Data block:
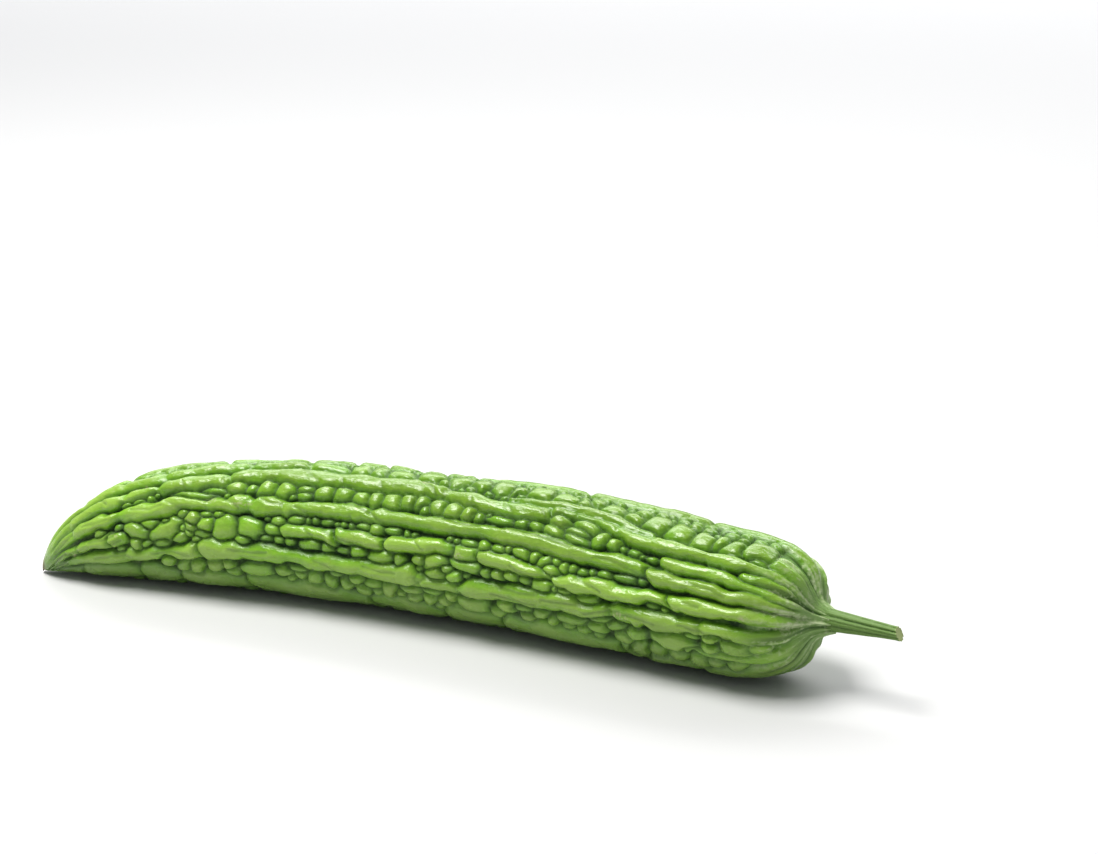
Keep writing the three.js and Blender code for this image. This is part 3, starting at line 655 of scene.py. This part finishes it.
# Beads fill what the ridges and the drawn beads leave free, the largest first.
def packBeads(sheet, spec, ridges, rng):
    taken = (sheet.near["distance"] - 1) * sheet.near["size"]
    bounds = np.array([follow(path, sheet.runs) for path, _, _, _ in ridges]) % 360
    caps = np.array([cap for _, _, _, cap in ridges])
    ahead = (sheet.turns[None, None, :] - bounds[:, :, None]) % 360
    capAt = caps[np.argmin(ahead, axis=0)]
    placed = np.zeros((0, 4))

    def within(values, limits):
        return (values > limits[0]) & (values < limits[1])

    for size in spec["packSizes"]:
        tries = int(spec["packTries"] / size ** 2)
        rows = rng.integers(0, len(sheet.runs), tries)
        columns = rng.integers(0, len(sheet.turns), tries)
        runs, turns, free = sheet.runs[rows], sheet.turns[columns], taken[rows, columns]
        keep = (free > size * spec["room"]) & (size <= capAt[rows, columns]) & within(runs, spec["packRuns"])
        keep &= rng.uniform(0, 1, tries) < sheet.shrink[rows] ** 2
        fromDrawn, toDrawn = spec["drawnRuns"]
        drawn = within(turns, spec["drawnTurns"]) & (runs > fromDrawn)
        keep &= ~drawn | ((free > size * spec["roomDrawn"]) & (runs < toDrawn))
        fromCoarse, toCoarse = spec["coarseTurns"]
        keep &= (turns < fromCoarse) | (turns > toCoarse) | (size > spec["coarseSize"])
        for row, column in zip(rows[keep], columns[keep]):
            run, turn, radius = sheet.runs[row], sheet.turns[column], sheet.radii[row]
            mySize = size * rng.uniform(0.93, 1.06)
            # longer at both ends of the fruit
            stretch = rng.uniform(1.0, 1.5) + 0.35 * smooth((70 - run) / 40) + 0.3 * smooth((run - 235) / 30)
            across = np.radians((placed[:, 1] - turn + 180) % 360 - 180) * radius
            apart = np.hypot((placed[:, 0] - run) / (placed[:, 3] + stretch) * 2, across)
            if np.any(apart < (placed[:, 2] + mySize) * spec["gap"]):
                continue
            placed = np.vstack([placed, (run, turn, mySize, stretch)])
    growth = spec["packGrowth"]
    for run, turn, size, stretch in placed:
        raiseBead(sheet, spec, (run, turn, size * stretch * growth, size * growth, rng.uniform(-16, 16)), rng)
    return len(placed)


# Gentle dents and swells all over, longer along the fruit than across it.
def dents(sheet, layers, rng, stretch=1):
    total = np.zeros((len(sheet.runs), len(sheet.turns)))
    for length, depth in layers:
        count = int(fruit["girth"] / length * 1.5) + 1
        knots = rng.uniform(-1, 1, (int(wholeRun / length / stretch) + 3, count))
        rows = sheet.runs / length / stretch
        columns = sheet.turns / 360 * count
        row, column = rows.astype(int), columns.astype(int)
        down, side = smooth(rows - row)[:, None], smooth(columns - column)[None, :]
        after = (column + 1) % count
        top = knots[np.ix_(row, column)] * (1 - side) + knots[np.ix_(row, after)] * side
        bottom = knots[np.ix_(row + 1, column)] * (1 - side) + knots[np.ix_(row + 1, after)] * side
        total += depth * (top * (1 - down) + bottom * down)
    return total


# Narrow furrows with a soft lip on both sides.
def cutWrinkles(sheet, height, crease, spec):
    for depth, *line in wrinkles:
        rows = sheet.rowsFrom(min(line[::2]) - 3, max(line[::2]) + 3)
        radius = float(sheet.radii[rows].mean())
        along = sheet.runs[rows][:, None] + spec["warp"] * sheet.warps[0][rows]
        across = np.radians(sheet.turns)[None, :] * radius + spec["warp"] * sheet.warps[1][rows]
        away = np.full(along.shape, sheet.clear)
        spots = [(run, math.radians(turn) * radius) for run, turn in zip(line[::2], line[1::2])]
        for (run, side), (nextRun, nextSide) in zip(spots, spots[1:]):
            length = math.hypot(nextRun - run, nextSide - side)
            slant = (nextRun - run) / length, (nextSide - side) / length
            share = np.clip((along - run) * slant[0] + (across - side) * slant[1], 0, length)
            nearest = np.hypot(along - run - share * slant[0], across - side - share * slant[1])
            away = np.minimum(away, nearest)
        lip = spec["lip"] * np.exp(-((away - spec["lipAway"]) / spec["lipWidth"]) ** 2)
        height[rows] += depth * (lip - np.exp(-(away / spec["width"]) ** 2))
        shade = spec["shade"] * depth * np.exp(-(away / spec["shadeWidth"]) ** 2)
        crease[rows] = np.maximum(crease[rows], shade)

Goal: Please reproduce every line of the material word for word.

Response:
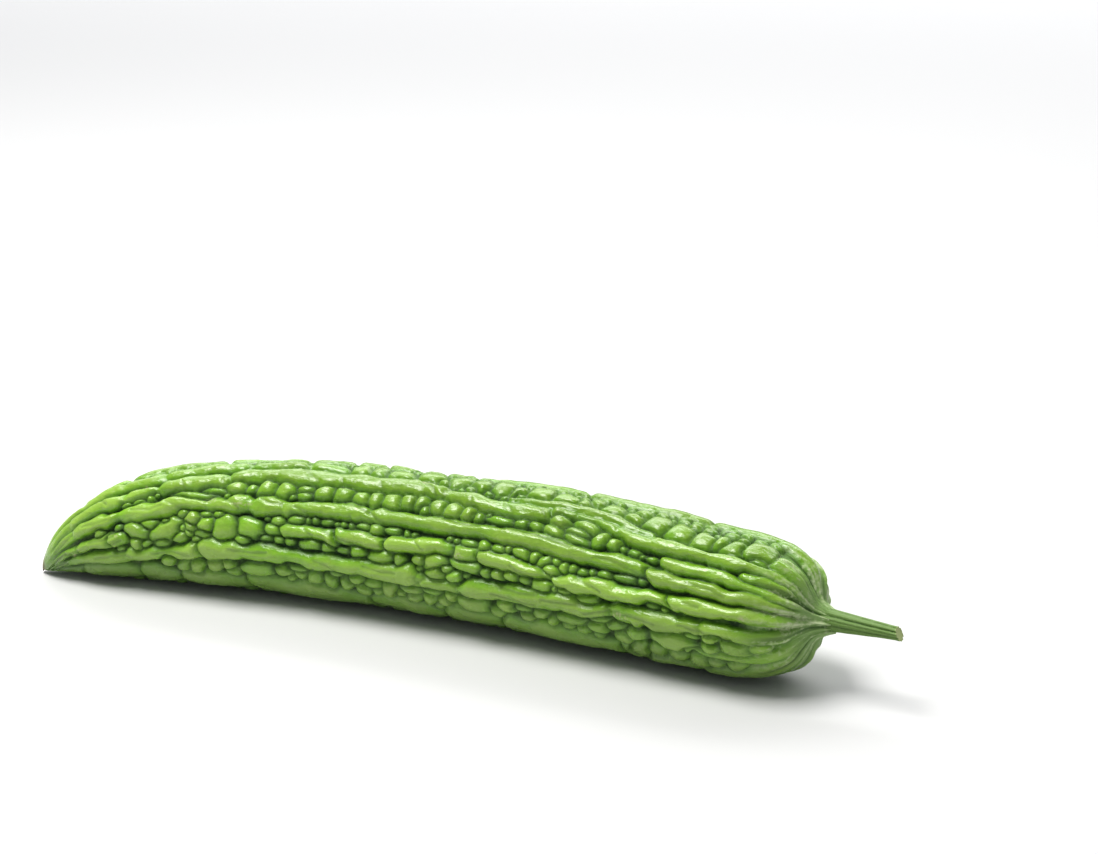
Keep writing the three.js and Blender code for this image. This is part 3, starting at line 655 of scene.py. This part finishes it.
# Beads fill what the ridges and the drawn beads leave free, the largest first.
def packBeads(sheet, spec, ridges, rng):
    taken = (sheet.near["distance"] - 1) * sheet.near["size"]
    bounds = np.array([follow(path, sheet.runs) for path, _, _, _ in ridges]) % 360
    caps = np.array([cap for _, _, _, cap in ridges])
    ahead = (sheet.turns[None, None, :] - bounds[:, :, None]) % 360
    capAt = caps[np.argmin(ahead, axis=0)]
    placed = np.zeros((0, 4))

    def within(values, limits):
        return (values > limits[0]) & (values < limits[1])

    for size in spec["packSizes"]:
        tries = int(spec["packTries"] / size ** 2)
        rows = rng.integers(0, len(sheet.runs), tries)
        columns = rng.integers(0, len(sheet.turns), tries)
        runs, turns, free = sheet.runs[rows], sheet.turns[columns], taken[rows, columns]
        keep = (free > size * spec["room"]) & (size <= capAt[rows, columns]) & within(runs, spec["packRuns"])
        keep &= rng.uniform(0, 1, tries) < sheet.shrink[rows] ** 2
        fromDrawn, toDrawn = spec["drawnRuns"]
        drawn = within(turns, spec["drawnTurns"]) & (runs > fromDrawn)
        keep &= ~drawn | ((free > size * spec["roomDrawn"]) & (runs < toDrawn))
        fromCoarse, toCoarse = spec["coarseTurns"]
        keep &= (turns < fromCoarse) | (turns > toCoarse) | (size > spec["coarseSize"])
        for row, column in zip(rows[keep], columns[keep]):
            run, turn, radius = sheet.runs[row], sheet.turns[column], sheet.radii[row]
            mySize = size * rng.uniform(0.93, 1.06)
            # longer at both ends of the fruit
            stretch = rng.uniform(1.0, 1.5) + 0.35 * smooth((70 - run) / 40) + 0.3 * smooth((run - 235) / 30)
            across = np.radians((placed[:, 1] - turn + 180) % 360 - 180) * radius
            apart = np.hypot((placed[:, 0] - run) / (placed[:, 3] + stretch) * 2, across)
            if np.any(apart < (placed[:, 2] + mySize) * spec["gap"]):
                continue
            placed = np.vstack([placed, (run, turn, mySize, stretch)])
    growth = spec["packGrowth"]
    for run, turn, size, stretch in placed:
        raiseBead(sheet, spec, (run, turn, size * stretch * growth, size * growth, rng.uniform(-16, 16)), rng)
    return len(placed)


# Gentle dents and swells all over, longer along the fruit than across it.
def dents(sheet, layers, rng, stretch=1):
    total = np.zeros((len(sheet.runs), len(sheet.turns)))
    for length, depth in layers:
        count = int(fruit["girth"] / length * 1.5) + 1
        knots = rng.uniform(-1, 1, (int(wholeRun / length / stretch) + 3, count))
        rows = sheet.runs / length / stretch
        columns = sheet.turns / 360 * count
        row, column = rows.astype(int), columns.astype(int)
        down, side = smooth(rows - row)[:, None], smooth(columns - column)[None, :]
        after = (column + 1) % count
        top = knots[np.ix_(row, column)] * (1 - side) + knots[np.ix_(row, after)] * side
        bottom = knots[np.ix_(row + 1, column)] * (1 - side) + knots[np.ix_(row + 1, after)] * side
        total += depth * (top * (1 - down) + bottom * down)
    return total


# Narrow furrows with a soft lip on both sides.
def cutWrinkles(sheet, height, crease, spec):
    for depth, *line in wrinkles:
        rows = sheet.rowsFrom(min(line[::2]) - 3, max(line[::2]) + 3)
        radius = float(sheet.radii[rows].mean())
        along = sheet.runs[rows][:, None] + spec["warp"] * sheet.warps[0][rows]
        across = np.radians(sheet.turns)[None, :] * radius + spec["warp"] * sheet.warps[1][rows]
        away = np.full(along.shape, sheet.clear)
        spots = [(run, math.radians(turn) * radius) for run, turn in zip(line[::2], line[1::2])]
        for (run, side), (nextRun, nextSide) in zip(spots, spots[1:]):
            length = math.hypot(nextRun - run, nextSide - side)
            slant = (nextRun - run) / length, (nextSide - side) / length
            share = np.clip((along - run) * slant[0] + (across - side) * slant[1], 0, length)
            nearest = np.hypot(along - run - share * slant[0], across - side - share * slant[1])
            away = np.minimum(away, nearest)
        lip = spec["lip"] * np.exp(-((away - spec["lipAway"]) / spec["lipWidth"]) ** 2)
        height[rows] += depth * (lip - np.exp(-(away / spec["width"]) ** 2))
        shade = spec["shade"] * depth * np.exp(-(away / spec["shadeWidth"]) ** 2)
        crease[rows] = np.maximum(crease[rows], shade)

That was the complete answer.